# Written task
Quote, without change, all of the lines that follow.

# Given information
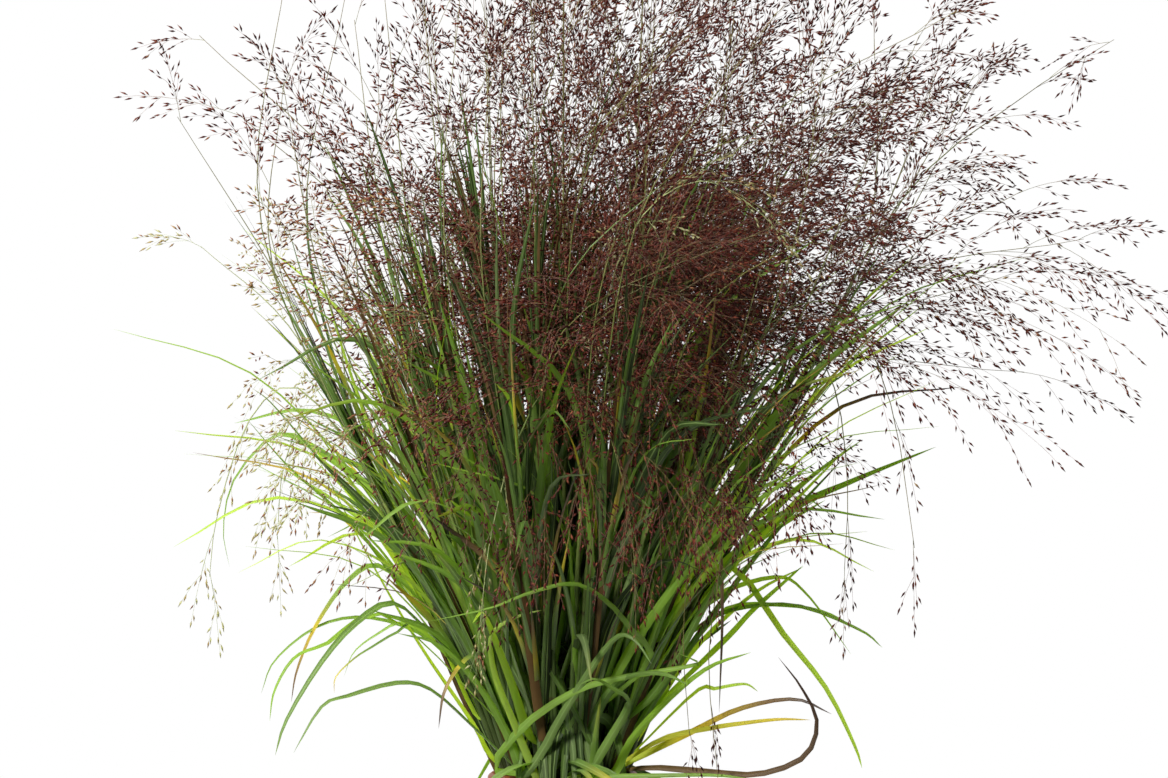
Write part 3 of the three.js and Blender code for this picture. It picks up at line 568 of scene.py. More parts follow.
# More of them, which the solids don't have.
FINER_BLADES = [
    (255, 6.5, 0.95, 0.0, [(-14, -46, -5), (-22, -52, 13), (-31, -60, 36), (-42, -70, 64), (-46, -78, 86),
        (-42, -84, 98), (-28, -90, 106), (-13, -94, 110)]),
    (285, 5, 0.62, 0.0, [(55, -78, 77), (43, -92, 98), (28, -104, 116), (7, -118, 128), (-22, -128, 122),
        (-46, -134, 113), (-84, -140, 105)]),
    (255, 6.5, 0.66, 0.0, [(-44, -46, 6), (-26, -60, 34), (4, -74, 56), (27, -86, 65), (56, -98, 71),
        (77, -106, 75), (85, -110, 78), (72, -114, 84)]),
    (255, 7, 0.5, 0.0, [(-28, -44, -4), (-14, -56, 17), (-2, -68, 40), (15, -82, 68), (27, -92, 86),
        (37, -100, 95), (47, -106, 90), (56, -112, 76)]),
    (255, 8, 0.42, 0.12, [(8, -46, -4), (5, -54, 34), (-2, -62, 64), (-14, -68, 92), (-26, -74, 115),
        (-42, -80, 142)]),
    (285, 7.5, 0.55, 0.0, [(11, -42, -6), (20, -54, 10), (32, -70, 31), (40, -84, 46), (41, -96, 55),
        (31, -106, 62), (20, -112, 68), (10, -116, 64)]),
    (285, 9, 0.6, 0.3, [(19, -46, -5), (20, -54, 12), (21, -62, 28), (24, -68, 54)]),
    (285, 5.5, 0.62, 0.0, [(0, -46, 0), (18, -58, 2), (56, -74, 4), (96, -84, 5), (124, -90, 2)]),
    (285, 7, 0.7, 0.0, [(30, -44, 0), (44, -58, 26), (66, -76, 52), (92, -94, 74), (118, -108, 84)]),
    (255, 8, 0.58, 0.0, [(-24, -44, 0), (-36, -56, 30), (-54, -72, 62), (-78, -90, 88), (-104, -106, 96)]),
    (285, 6, 0.45, 0.0, [(24, -44, 6), (10, -58, 40), (-12, -72, 78), (-30, -84, 120), (-40, -92, 160)]),
    (255, 7, 0.52, 0.15, [(-8, -44, 4), (8, -58, 46), (30, -72, 92), (46, -84, 138), (70, -96, 170)]),
    (315, 5, 1.0, (0.2, 0.36), [(62, -60, 26), (93, -84, 35), (114, -96, 39), (136, -106, 42),
        (155, -112, 42)]),
    (345, 4, 0.9, 0.2, [(85, -24, 53), (98, -30, 56), (112, -34, 59), (119, -36, 59), (125, -40, 55)]),
    (225, 2.5, 0.5, 0.5, [(-90, -66, 98), (-105, -76, 95), (-121, -86, 86), (-132, -92, 79), (-143, -98, 68),
        (-144, -98, 58)]),
    (225, 4, 0.7, 0.2, [(-110, -70, 104), (-150, -92, 88), (-169, -100, 80), (-181, -106, 60),
        (-184, -108, 41)]),
    (165, 6, 0.6, 0.0, [(-90, 24, 150), (-128, 34, 192), (-158, 42, 207), (-191, 52, 218)]),
    (195, 5, 0.55, 0.3, [(-100, -26, 140), (-150, -40, 196), (-185, -50, 238), (-199, -54, 250)]),
    (345, 5, 0.7, 0.1, [(85, -20, 86), (107, -26, 108), (141, -34, 110), (168, -42, 106), (189, -48, 95)]),
    (345, 7, 0.72, 0.0, [(103, -24, 85), (121, -30, 105), (139, -36, 122), (154, -42, 136)]),
    (315, 7, 0.5, 0.0, [(62, -50, 60), (88, -70, 108), (112, -88, 150), (130, -100, 190)]),
    (225, 7, 0.55, 0.0, [(-60, -50, 70), (-84, -70, 120), (-110, -90, 166), (-128, -102, 204)]),
    (15, 6, 0.5, 0.0, [(80, 22, 130), (120, 32, 190), (160, 42, 240), (190, 50, 262)]),
    (345, 8, 0.85, 0.0, [(59, -15, 51), (89, -24, 109), (134, -36, 161), (186, -50, 216)]),
    (15, 8, 0.8, 0.0, [(56, 14, 77), (89, 24, 135), (141, 38, 174), (173, 46, 200)]),
    (345, 7, 0.92, 0.0, [(50, -13, 25), (82, -22, 77), (121, -32, 116), (154, -42, 135)]),
    (315, 7, 0.8, 0.0, [(37, -33, 44), (63, -56, 96), (102, -90, 148), (118, -104, 194)]),
    (15, 7, 0.88, 0.0, [(63, 17, 135), (102, 28, 194), (147, 40, 239), (193, 52, 265)]),
    (195, 7, 0.9, 0.0, [(-61, -16, 44), (-87, -23, 103), (-119, -32, 161), (-152, -41, 213),
        (-178, -48, 246)]),
    (165, 6, 0.85, 0.0, [(-54, 14, 70), (-80, 22, 135), (-106, 29, 200), (-126, 34, 259), (-139, 38, 304)]),
    (225, 5, 0.95, 0.0, [(-61, -55, 109), (-74, -66, 174), (-93, -84, 239), (-106, -95, 304),
        (-116, -104, 356)]),
    (195, 6, 0.8, 0.0, [(-80, -22, 109), (-106, -29, 161), (-139, -38, 220), (-165, -45, 259)]),
    (225, 6, 0.75, 0.0, [(-41, -37, 135), (-54, -49, 207), (-70, -63, 285), (-80, -72, 317)]),
    (195, 8, 0.95, 0.0, [(-50, -14, 14), (-60, -20, 34), (-93, -30, 84), (-125, -36, 140), (-165, -44, 220)]),
    (165, 7, 0.9, 0.0, [(-60, 16, 60), (-92, 25, 118), (-130, 35, 168), (-168, 45, 205)]),
]
print(len(STANDING_OUT), "blades stand out, and", len(FINER_BLADES), "finer ones go between them")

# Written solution
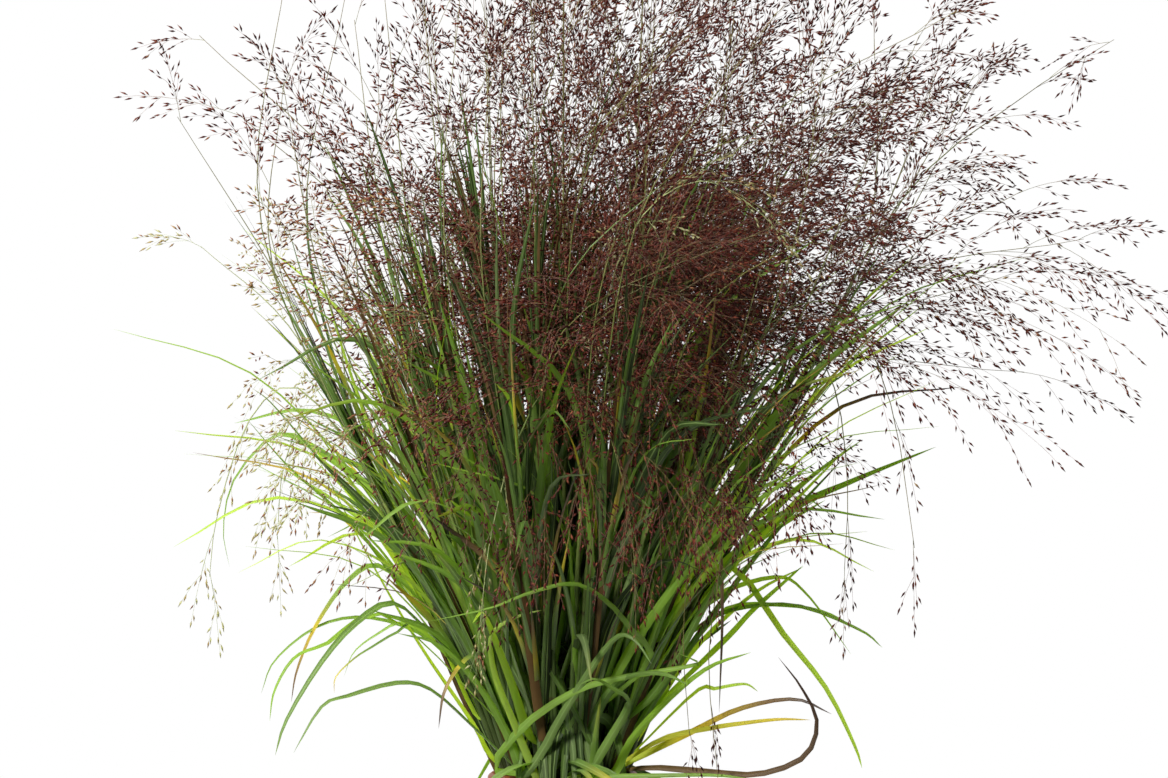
Write part 3 of the three.js and Blender code for this picture. It picks up at line 568 of scene.py. More parts follow.
# More of them, which the solids don't have.
FINER_BLADES = [
    (255, 6.5, 0.95, 0.0, [(-14, -46, -5), (-22, -52, 13), (-31, -60, 36), (-42, -70, 64), (-46, -78, 86),
        (-42, -84, 98), (-28, -90, 106), (-13, -94, 110)]),
    (285, 5, 0.62, 0.0, [(55, -78, 77), (43, -92, 98), (28, -104, 116), (7, -118, 128), (-22, -128, 122),
        (-46, -134, 113), (-84, -140, 105)]),
    (255, 6.5, 0.66, 0.0, [(-44, -46, 6), (-26, -60, 34), (4, -74, 56), (27, -86, 65), (56, -98, 71),
        (77, -106, 75), (85, -110, 78), (72, -114, 84)]),
    (255, 7, 0.5, 0.0, [(-28, -44, -4), (-14, -56, 17), (-2, -68, 40), (15, -82, 68), (27, -92, 86),
        (37, -100, 95), (47, -106, 90), (56, -112, 76)]),
    (255, 8, 0.42, 0.12, [(8, -46, -4), (5, -54, 34), (-2, -62, 64), (-14, -68, 92), (-26, -74, 115),
        (-42, -80, 142)]),
    (285, 7.5, 0.55, 0.0, [(11, -42, -6), (20, -54, 10), (32, -70, 31), (40, -84, 46), (41, -96, 55),
        (31, -106, 62), (20, -112, 68), (10, -116, 64)]),
    (285, 9, 0.6, 0.3, [(19, -46, -5), (20, -54, 12), (21, -62, 28), (24, -68, 54)]),
    (285, 5.5, 0.62, 0.0, [(0, -46, 0), (18, -58, 2), (56, -74, 4), (96, -84, 5), (124, -90, 2)]),
    (285, 7, 0.7, 0.0, [(30, -44, 0), (44, -58, 26), (66, -76, 52), (92, -94, 74), (118, -108, 84)]),
    (255, 8, 0.58, 0.0, [(-24, -44, 0), (-36, -56, 30), (-54, -72, 62), (-78, -90, 88), (-104, -106, 96)]),
    (285, 6, 0.45, 0.0, [(24, -44, 6), (10, -58, 40), (-12, -72, 78), (-30, -84, 120), (-40, -92, 160)]),
    (255, 7, 0.52, 0.15, [(-8, -44, 4), (8, -58, 46), (30, -72, 92), (46, -84, 138), (70, -96, 170)]),
    (315, 5, 1.0, (0.2, 0.36), [(62, -60, 26), (93, -84, 35), (114, -96, 39), (136, -106, 42),
        (155, -112, 42)]),
    (345, 4, 0.9, 0.2, [(85, -24, 53), (98, -30, 56), (112, -34, 59), (119, -36, 59), (125, -40, 55)]),
    (225, 2.5, 0.5, 0.5, [(-90, -66, 98), (-105, -76, 95), (-121, -86, 86), (-132, -92, 79), (-143, -98, 68),
        (-144, -98, 58)]),
    (225, 4, 0.7, 0.2, [(-110, -70, 104), (-150, -92, 88), (-169, -100, 80), (-181, -106, 60),
        (-184, -108, 41)]),
    (165, 6, 0.6, 0.0, [(-90, 24, 150), (-128, 34, 192), (-158, 42, 207), (-191, 52, 218)]),
    (195, 5, 0.55, 0.3, [(-100, -26, 140), (-150, -40, 196), (-185, -50, 238), (-199, -54, 250)]),
    (345, 5, 0.7, 0.1, [(85, -20, 86), (107, -26, 108), (141, -34, 110), (168, -42, 106), (189, -48, 95)]),
    (345, 7, 0.72, 0.0, [(103, -24, 85), (121, -30, 105), (139, -36, 122), (154, -42, 136)]),
    (315, 7, 0.5, 0.0, [(62, -50, 60), (88, -70, 108), (112, -88, 150), (130, -100, 190)]),
    (225, 7, 0.55, 0.0, [(-60, -50, 70), (-84, -70, 120), (-110, -90, 166), (-128, -102, 204)]),
    (15, 6, 0.5, 0.0, [(80, 22, 130), (120, 32, 190), (160, 42, 240), (190, 50, 262)]),
    (345, 8, 0.85, 0.0, [(59, -15, 51), (89, -24, 109), (134, -36, 161), (186, -50, 216)]),
    (15, 8, 0.8, 0.0, [(56, 14, 77), (89, 24, 135), (141, 38, 174), (173, 46, 200)]),
    (345, 7, 0.92, 0.0, [(50, -13, 25), (82, -22, 77), (121, -32, 116), (154, -42, 135)]),
    (315, 7, 0.8, 0.0, [(37, -33, 44), (63, -56, 96), (102, -90, 148), (118, -104, 194)]),
    (15, 7, 0.88, 0.0, [(63, 17, 135), (102, 28, 194), (147, 40, 239), (193, 52, 265)]),
    (195, 7, 0.9, 0.0, [(-61, -16, 44), (-87, -23, 103), (-119, -32, 161), (-152, -41, 213),
        (-178, -48, 246)]),
    (165, 6, 0.85, 0.0, [(-54, 14, 70), (-80, 22, 135), (-106, 29, 200), (-126, 34, 259), (-139, 38, 304)]),
    (225, 5, 0.95, 0.0, [(-61, -55, 109), (-74, -66, 174), (-93, -84, 239), (-106, -95, 304),
        (-116, -104, 356)]),
    (195, 6, 0.8, 0.0, [(-80, -22, 109), (-106, -29, 161), (-139, -38, 220), (-165, -45, 259)]),
    (225, 6, 0.75, 0.0, [(-41, -37, 135), (-54, -49, 207), (-70, -63, 285), (-80, -72, 317)]),
    (195, 8, 0.95, 0.0, [(-50, -14, 14), (-60, -20, 34), (-93, -30, 84), (-125, -36, 140), (-165, -44, 220)]),
    (165, 7, 0.9, 0.0, [(-60, 16, 60), (-92, 25, 118), (-130, 35, 168), (-168, 45, 205)]),
]
print(len(STANDING_OUT), "blades stand out, and", len(FINER_BLADES), "finer ones go between them")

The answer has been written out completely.